Competition for recruits is so hot these days that nearly half of the financial advisors from the wirehouse and regional firms have been offered checks to switch firms, according to a new survey from Fidelity Investments and National Financial.

Competition for recruits is so hot these days that nearly half of the financial advisors from the wirehouse and regional firms have been offered checks to switch firms, according to a new survey from Fidelity Investments and National Financial.

The “Broker Attitude Research” survey released on Monday gleans some information about the state of mind among reps contemplating offers from rivals, including whether their clients would follow them to a new firm—an important consideration for potential ship jumpers. On average, respondents said they expect at least 60 percent of their clients would follow them to the new firm; nearly one-third expect 75 percent of their clients would follow the advisor to a new firm.

For top tier FAs, that number could be quite a bit higher, recruiters suggest. “I advise FAs that they will have 90 percent of the clients they want after the first year, and that percentage has generally been accurate,” says Danny Sarch, founder of Leitner Sarch Consulting in White Plains, N.Y. Sarch says FAs that are trying to estimate their client retention potential only need “to be honest with themselves about how they got the client in the first place, and the nature of the relationship at the time of their move.”

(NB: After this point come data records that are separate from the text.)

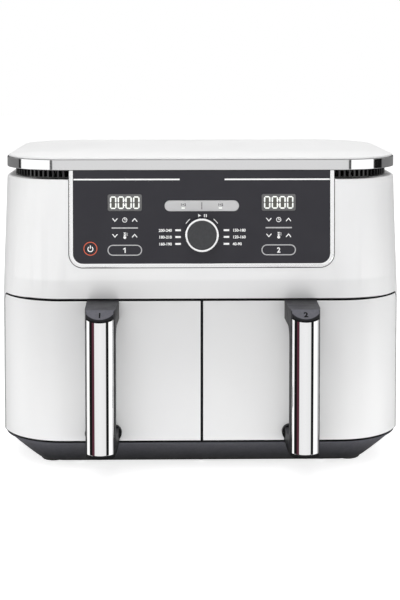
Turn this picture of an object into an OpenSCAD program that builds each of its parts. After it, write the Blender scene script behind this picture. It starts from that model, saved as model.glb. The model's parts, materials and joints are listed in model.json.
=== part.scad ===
// Twin-drawer air fryer: a moulded housing on a tapered base, two pull-out drawers with
// baskets and crisper plates, and a heater, fan and motor above each cooking chamber.
// Frame: +X to the right, -Y to the front, +Z up, millimetres. The origin is the centre of
// the whole appliance's outline at table height, so the handles reach as far forward as
// the exhaust grilles reach back.

/* [Body] */
// Width across the drawer fronts
body_w = 416; // [402:1:440]
// Depth from the drawer fronts to the rear wall
body_d = 270; // [264:1:285]
// Plan radius of the four vertical corners
corner_r = 68; // [62:1:69]
// Thickness of the moulded walls
wall = 2.6; // [2.2:0.1:3]
// How far the housing leans in from the drawers to its shoulder
draft_in = 5; // [2:0.5:6]
// Height of the white shoulder above the table
shoulder_z = 301; // [299:1:310]
// Radius along the shoulder's edge
shoulder_r = 2.5; // [1.5:0.5:3.5]

/* [Base] */
// Height of the tapered base above its underside
base_h = 29; // [27:1:34]
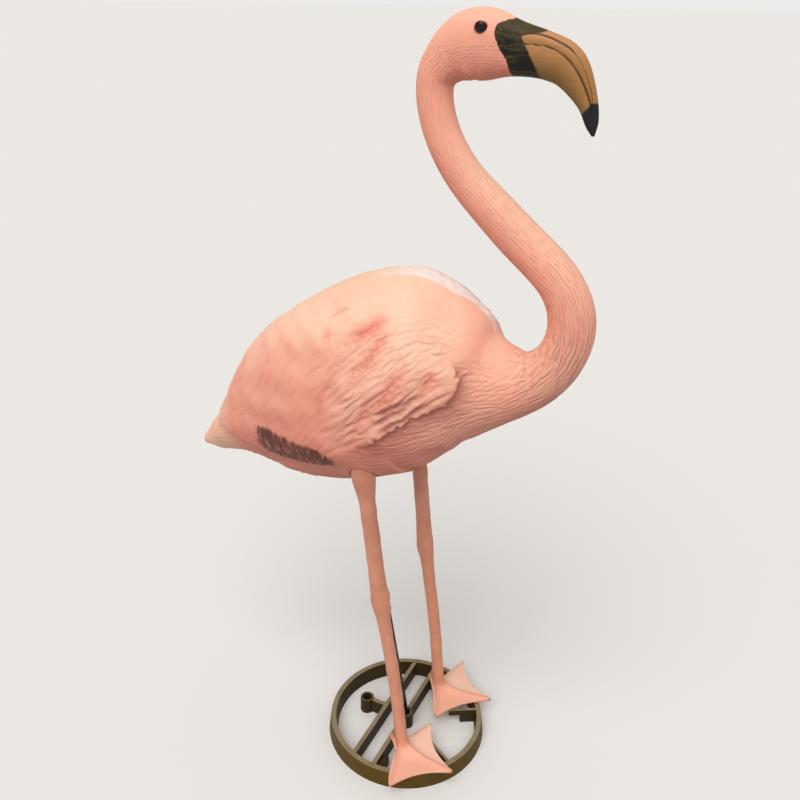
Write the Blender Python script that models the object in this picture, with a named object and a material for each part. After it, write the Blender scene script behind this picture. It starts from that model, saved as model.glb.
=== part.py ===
# A pond flamingo of moulded plastic: body with neck and head, two legs, a support rod and a base ring.
# Metres, +Z up, +X the way the bird faces, +Y its left. The origin is under the middle of the base ring.

import math

import bmesh
import bpy
import numpy as np
from mathutils import Matrix, Vector

# Driving dimensions of the figure
FIGURE_HEIGHT = 0.87            # ground to crown
BODY_SIDES = 40                 # points round a section of the body
BODY_PITCH = 0.0155             # between sections of the body
NECK_PITCH = 0.0130             # between sections of the neck
HEAD_PITCH = 0.0062             # between sections of the head and beak

# Driving dimensions of the base ring
RING_HEIGHT = 0.0216
RING_FOOT_RADIUS = 0.1022       # outer radius on the ground
RING_DRAFT = 0.0027             # slope of the outer wall, from the ground to the rim
RING_TOP_RADIUS = RING_FOOT_RADIUS - RING_DRAFT
RIM_WIDTH = 0.0065
RING_FOOT_WIDTH = 0.0115
RING_SIDES = 64
BAR_WIDTH = 0.0055
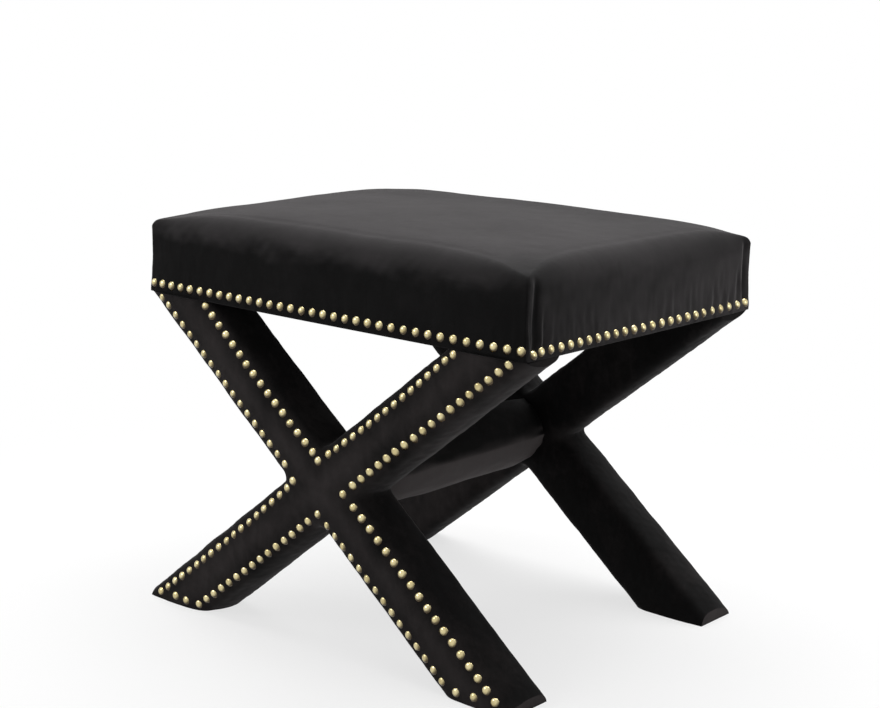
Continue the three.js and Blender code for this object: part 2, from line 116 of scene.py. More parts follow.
lens = bpy.data.cameras.new("view")
lens.sensor_width = SENSOR_WIDTH
lens.lens = FOCAL_SHARE * SENSOR_WIDTH
camera = linked("view", lens)
camera.matrix_world = Matrix(
    [(right[i], up[i], back[i], place[i]) for i in range(3)] + [(0, 0, 0, 1)]
)
bpy.context.scene.camera = camera
print("camera at", [round(value, 3) for value in place], "with a lens of", round(lens.lens, 1))

# %% [markdown]
# ## Studio
# Black velvet needs broad, soft light: a large panel overhead gives the top its sheen, a second
# one fills the front, and the pale floor throws light back up under the legs. The floor turns
# pure white for the camera away from the stool, so it runs into the background without a line.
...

Of the 127 financial advisor respondents at wirehouse, regional, insurance and bank broker/dealers surveyed between the end of September and the first week of October, 34 percent indicated that they have been offered sign-on bonuses to switch firms. Screen out insurance and bank brokers, leaving the more coveted regional and wirehouse FAs, and that figure jumps to 46 percent. (Average AUM of respondents was $45 million; 18 percent of respondents had $100 million in AUM or more.)

“B/d firms and RIAs understand that in the current environment, attracting top brokers and advisors can be a critical component to business growth efforts, as loyal high-net worth clients may often follow their trusted advisors,” says Sandy Metraux, executive vice president of National Financial.

Of course, the wirehouses are battling for talent with recruiting packages rumored to go as high as 300 percent at some firms (200 percent of trailing 12-months production with another 100 percent possible for asset growth targets). But the wirehouse firms are also battling reputational and stock damage that has caused many of their FAs to consider the independent route.

Indeed, it’s not just the firms that are reaching out to advisors. Advisors are showing more interest in independent firms as well, according to Fidelity. In the third quarter of this year, National Financial received more than 160 inquiries from brokers interested in joining one of its broker/dealer client firms. At Institutional Wealth Services, Fidelity’s RIA custodian, 55 brokers with combined assets under management of $7 billion joined up with the firm in the first six months of the year—double the total recruited assets for all of 2007. The RIA custodian manages $335 billion in assets for over 3,500 RIAs.

Schwab Institutional, the RIA custodian arm of Schwab, has also had a banner year in recruiting from the national firms. In the first half of 2008, the firm brought in $9.4 billion in new client assets, besting the $9.2 billion that came to the firm in all of 2007. A spokesperson for Pershing, another rival in the RIA space, says the firm is in active discussions with more than 90 teams representing $23 billion in AUM,” and recently brought over a $1 billion team from Merrill Lynch.

The country’s two largest independent broker/dealers also report big recruiting gains so far this year. According to a spokesperson for Raymond James, Raymond James Financial Services, the firm’s independent arm, the number of recruits in fiscal 2008 is 46 percent higher than that of 2007. LPL would not release exact recruiting numbers, but according to Bill Morrissey, head of branch development at LPL, the firm has had 9,600 “leads” through October, compared to 4,400 during the same period last year. (A lead is considered any contact an FA makes with the firm, whether through a phone call, interview, by logging into the LPL advisor site, etc.) Most significant is the fact that the number of leads coming from FAs with $1 million in production or more is up 259 percent to 600 this year, says Morrissey. “That’s an explosion,” he says.

Another survey, also released on Monday, by Schwab Institutional, Schwab’s RIA custodian, explores advisors’ motivations for taking the independent route. The survey asked 55 of Schwab’s newly independent RIAs—who manage a combined total of $7.2 billion in client assets—why they left their former firms. Respondents cited the following reasons as “very important” factors in their decision to go independent: to work for themselves (75 percent); to deliver more personalized service to clients (62 percent); to achieve long-term financial success (62 percent); dissatisfaction with former employer’s business model (60 percent); to use a broader set of products and services (53 percent); to earn larger income (45 percent); to protect personal reputation (40 percent). (The survey’s 55 respondents manage an average of $131 million in assets and work with clients with an average account size of $4.2 million.)

That said, not all of the news was favorable: Fifty-six percent of respondents to the Schwab survey noted that setting up an independent fee-based RIA was “more challenging than expected.” Still, 98 percent said they would go through with the transition again. Other interesting facts from the survey: 86 percent of respondents said going independent brought them more income than expected; 78 percent said they now have more control over their personal lives.